S’il se documente énormément, Denis Do n’entend pas pour autant faire de Funan un film historique. « Si le film a un impact sur ce que les gens retiennent de l’histoire du Cambodge, c’est une conséquence, mais pas une volonté de départ », précise-t-il, une main posée sur son livre de science-fiction chinoise.

Des personnages ambigus
Au travers de personnages à l’esprit torturé, le souhait du réalisateur est de montrer les paradoxes humains, la quasi-absence de frontière entre le bien et le mal. La complexité morale des protagonistes contraste d’ailleurs avec l’étonnante sobriété des dessins. Comme dans ce passage qui illustre la soif de vengeance des victimes du régime. « Je voulais un film universel et intemporel. Même si l’action se déroule au Cambodge, pendant le régime des Khmers rouges, l’histoire et l’ambiguïté des personnages peuvent être transposées dans n’importe quel autre contexte. »

 

Image extraite de Funan, de Denis Do.

 

Pour porter cette ambivalence, Bérénice Bejo et Louis Garrel ont prêté leur voix au film. « En regardant Le Passé, j’ai trouvé Bérénice géniale, elle m’a transporté. Je lui ai écrit une lettre en pensant qu’elle finirait à la poubelle. » Mais l’actrice a rapidement été convaincue par la proposition du cinéaste. « Quand j’ai compris qu’il parlait de son histoire, de celle de son frère, j’ai trouvé sa démarche très courageuse, confie Bérénice Bejo. Et puis, traiter un sujet pareil par l’animation permet de mettre une certaine distance. On ne s’identifie pas aux personnages comme à des acteurs, le discours prend ainsi une force très puissante. »

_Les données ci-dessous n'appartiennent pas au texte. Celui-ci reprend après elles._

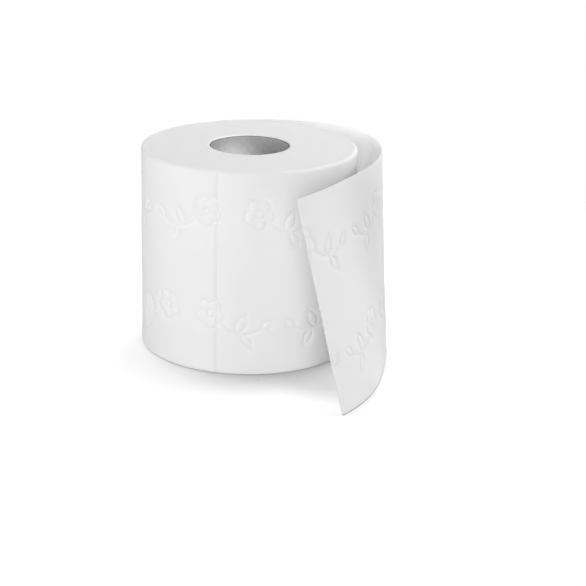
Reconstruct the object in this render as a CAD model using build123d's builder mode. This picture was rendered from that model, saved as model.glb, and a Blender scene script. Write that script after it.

En travaillant avec le jeune réalisateur, la comédienne raconte avoir été touchée par sa pudeur. « J’aime sa façon d’amener les choses. Il nous plonge dans l’histoire, simplement, sans artifice. Pendant les prises, il nous reprenait beaucoup. Il ne fallait surtout pas que ce soit surjoué. » Plus qu’un simple doublage, le travail des comédiens a permis d’enrichir le film.

« Grâce à l’enregistrement des voix, il y a eu un véritable apport créatif, explique Denis Do. On a réussi, après coup, à apporter davantage de profondeur aux personnages. »

 

« Pendant longtemps, je n’ai pas particulièrement aimé le Cambodge »

 

Un pays retrouvé
Primé au Festival du film d’animation d’Annecy et à celui de Los Angeles, ce projet de longue haleine a bien failli ne pas voir le jour. « Je me suis aperçu, en cours de route, qu’on identifiait trop souvent le Cambodge aux Khmers rouges. Ça m’a paru injuste et m’a posé un vrai problème éthique, raconte Denis Do en réajustant ses lunettes noires. Je ne voulais pas rajouter une pierre de plus à l’édifice. » Mais rapidement, le réalisateur se raisonne. Il reprend le fil de ses années de travail, de son introspection, et parvient dans le même temps à renouer avec le Cambodge.

« Pendant longtemps, je n’ai pas particulièrement aimé ce pays. J’avais dix ans quand j’y suis allé pour la première fois. Ça a été un choc culturel, se souvient-il. Il y avait des hommes armés, beaucoup de pauvreté... Le territoire était encore en pleine cicatrisation. »

 

Image extraite de La Forêt de Mademoiselle Tang, de Denis Do.

 

 Très redouté, l’accueil que lui réserve le public lors des premières projections aux festivals a su conforter le dessinateur dans son travail. « Les réactions ont été tellement positives, chaleureuses, que ça l’a motivé, assure Eddine Noel. Plus que jamais, il a une énergie folle de créer. » Et comme si ce film lui avait permis d’entamer un autre chapitre, Denis Do a sorti en 2022 La Forêt de Mademoiselle Tang, un court métrage sélectionné aux César 2024. 

Article initialement publié dans le magazine Koï, numéro 10, mars-avril 2019.